The best time to see these beauties in full bloom is during summer months, preferably early July. I unfortunately only was able to spot two full fields of still living sunflowers while I visited in mid-August. Let me say though, that those two fields were remarkable. I literally hopped off my bike mid-ride and ran across the street to get a closer look. Followed by shameless selfies among the large flora.
5. The monasteries
With iconic biblical figures painted in Thracian style, these 2,000+-year-old churches are beautiful revelations of Bulgaria’s culture and history. Many of these religious centers are uniquely sewn into mountainous surroundings, adding to their powerful beauty and spiritual stimulation. Whether you come from a Christian background or not, visiting Bulgaria’s monasteries can be a profoundly moving experience.
6. Geographical wonders
Bulgaria hosts thousands of geographical wonders. Lakes, caves, waterfalls, reserves, and rock deserts cover the country. The list is much too long to list them all, but the beauty of each and every natural wonder is evident and scenic in its own way.
Don’t be surprised if you see large groups of children jumping from bridges into crystal clear bodies of water. And don’t be concerned if you find yourself the only person present at a serene waterfall. There are so many beautiful, natural marvels that it’s normal to be alone. While many areas of similar splendor are tourist traps in the States, these hidden gems are so common in Bulgaria that it’s rare to ever feel like you’re a tourist. Spending time at a towering seaside cliff or roaring waterfall alone is the perfect way to meditate in nature. Prepare to be inspired and moved by the pure beauty.
7. The coast
All beaches in Bulgaria are lovely, with views of the infinite Black Sea. However, it’s the cliff-lined areas such as Tyulenovo and Kaliakra that set Bulgaria’s coastal regions apart. Watching waves thrash against massive, sharp cliffs is just one of the beautiful views. A myriad of wildflowers grow along the cliff tops, seagulls fly at eye level, and fishing boats glide across the horizon.
8. The birds
From colorful bee-eaters, to golden-eyed falcons and graceful swans, Bulgaria is an incredible country for bird watching.

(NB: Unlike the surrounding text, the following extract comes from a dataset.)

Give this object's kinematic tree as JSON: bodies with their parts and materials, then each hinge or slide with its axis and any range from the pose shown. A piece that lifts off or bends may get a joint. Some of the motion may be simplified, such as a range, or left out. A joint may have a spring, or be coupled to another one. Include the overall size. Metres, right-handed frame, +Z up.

White storks are known to migrate from areas of southern Africa in the spring, and their journey actually holds national significance in Bulgaria. In fact, locals traditionally will wear handmade white and red bracelets each spring season until their first spotting of a stork, at which time they then hang the bracelets from tree branches as a sign of hope and the turning of time.
Perhaps one of the most fascinating migrations to witness is that of red-breasted geese in the winter months, flying in massive flocks with their crimson chests flashing against a white snow.
This regional beverage is anything but mild. This precious alcoholic drink, though poured into a shot glass, is to be sipped, not shot back. Locally-made brandy doesn’t get much better than this. Strong, sweet, and made with love: you’ve got to try it!
The drink can be made from any locally fermented fruit, so the taste may vary from each barrel. Typically, rakia is made from plum, but be it apple, pear, cherry or fig, rakia almost always ranges from 80 to 100 proof, with alcoholic content between 40 and 95 percent. Authentic Bulgarian rakias are smoothe and possess distinct flavor.